### DESCRIPTION OF THE TASK
Work out how many lines in the listing below include the word "that"; answer with the number alone.

### GIVEN INFORMATION
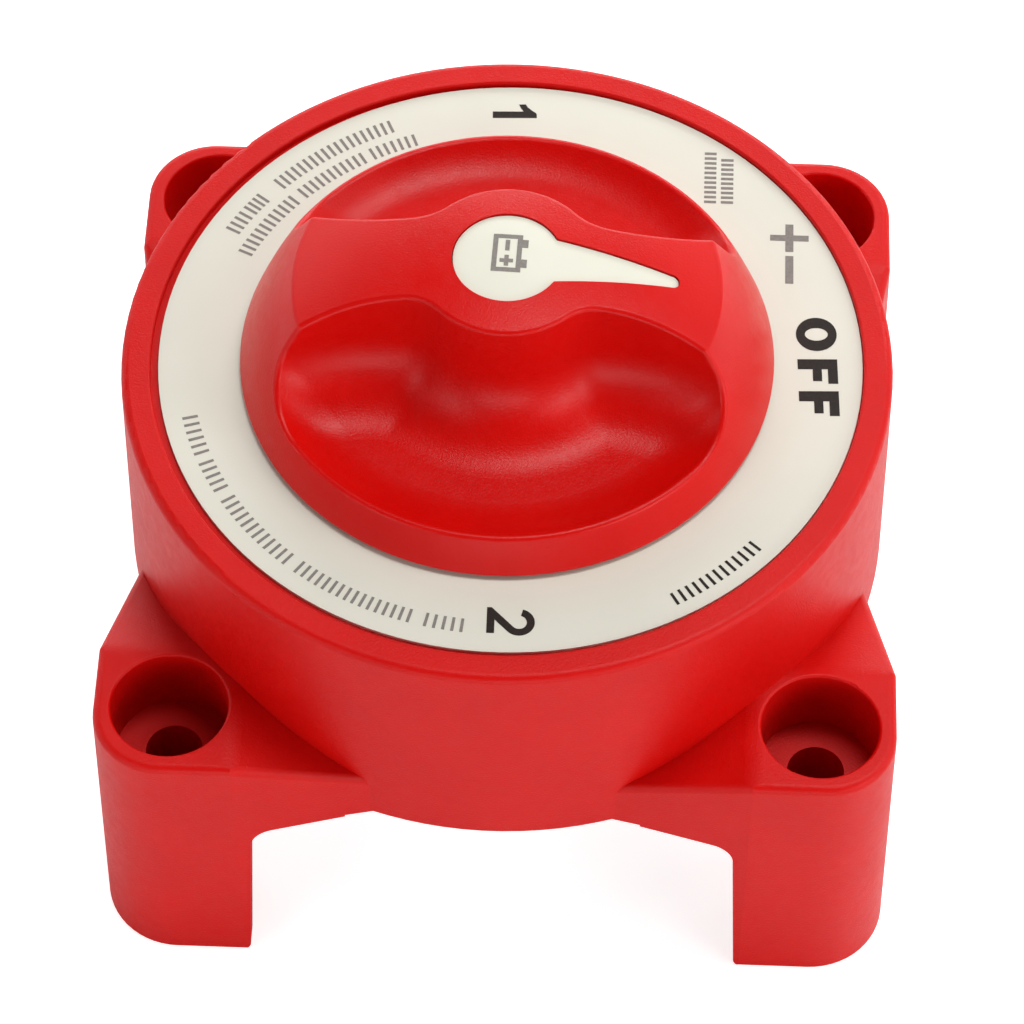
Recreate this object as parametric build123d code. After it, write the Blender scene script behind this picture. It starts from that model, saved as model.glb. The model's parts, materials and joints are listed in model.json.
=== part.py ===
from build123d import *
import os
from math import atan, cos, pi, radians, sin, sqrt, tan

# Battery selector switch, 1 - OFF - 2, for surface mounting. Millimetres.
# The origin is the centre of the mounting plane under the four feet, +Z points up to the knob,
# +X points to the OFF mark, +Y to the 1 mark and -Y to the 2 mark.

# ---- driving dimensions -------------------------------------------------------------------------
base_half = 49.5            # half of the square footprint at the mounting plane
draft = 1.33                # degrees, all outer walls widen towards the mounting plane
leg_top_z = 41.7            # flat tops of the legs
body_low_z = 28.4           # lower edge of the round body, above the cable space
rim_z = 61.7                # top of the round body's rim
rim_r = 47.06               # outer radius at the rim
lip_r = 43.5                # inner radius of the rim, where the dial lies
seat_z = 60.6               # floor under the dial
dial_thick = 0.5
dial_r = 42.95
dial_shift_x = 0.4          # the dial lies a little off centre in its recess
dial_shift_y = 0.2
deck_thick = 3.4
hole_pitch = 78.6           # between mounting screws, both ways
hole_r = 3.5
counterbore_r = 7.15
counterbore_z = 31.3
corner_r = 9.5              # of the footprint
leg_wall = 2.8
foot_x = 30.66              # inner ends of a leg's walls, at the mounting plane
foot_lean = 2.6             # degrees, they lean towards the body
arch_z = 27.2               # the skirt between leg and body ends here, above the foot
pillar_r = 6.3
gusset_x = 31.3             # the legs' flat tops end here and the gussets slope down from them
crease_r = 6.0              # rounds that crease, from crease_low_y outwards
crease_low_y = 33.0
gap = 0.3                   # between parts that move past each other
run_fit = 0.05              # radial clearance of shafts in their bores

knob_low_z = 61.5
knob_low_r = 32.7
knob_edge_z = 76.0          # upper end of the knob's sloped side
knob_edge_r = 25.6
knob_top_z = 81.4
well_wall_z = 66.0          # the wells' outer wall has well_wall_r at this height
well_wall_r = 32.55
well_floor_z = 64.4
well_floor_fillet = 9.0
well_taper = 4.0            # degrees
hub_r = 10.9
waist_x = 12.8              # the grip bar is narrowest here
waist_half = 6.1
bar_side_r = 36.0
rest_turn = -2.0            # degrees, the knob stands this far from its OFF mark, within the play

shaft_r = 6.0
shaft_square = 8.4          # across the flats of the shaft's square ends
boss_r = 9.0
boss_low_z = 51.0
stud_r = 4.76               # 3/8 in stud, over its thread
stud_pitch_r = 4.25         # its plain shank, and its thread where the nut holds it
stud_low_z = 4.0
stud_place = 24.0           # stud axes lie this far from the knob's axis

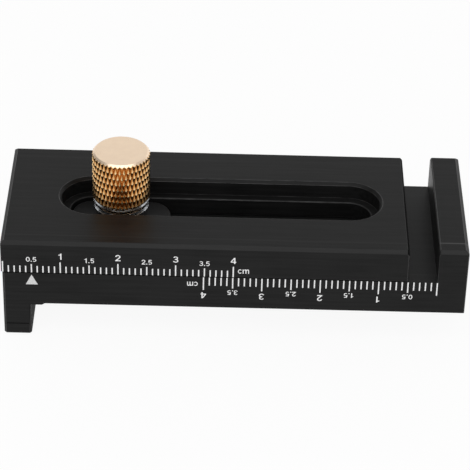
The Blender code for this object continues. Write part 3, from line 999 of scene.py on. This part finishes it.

### ANSWER FOR THIS EXERCISE
3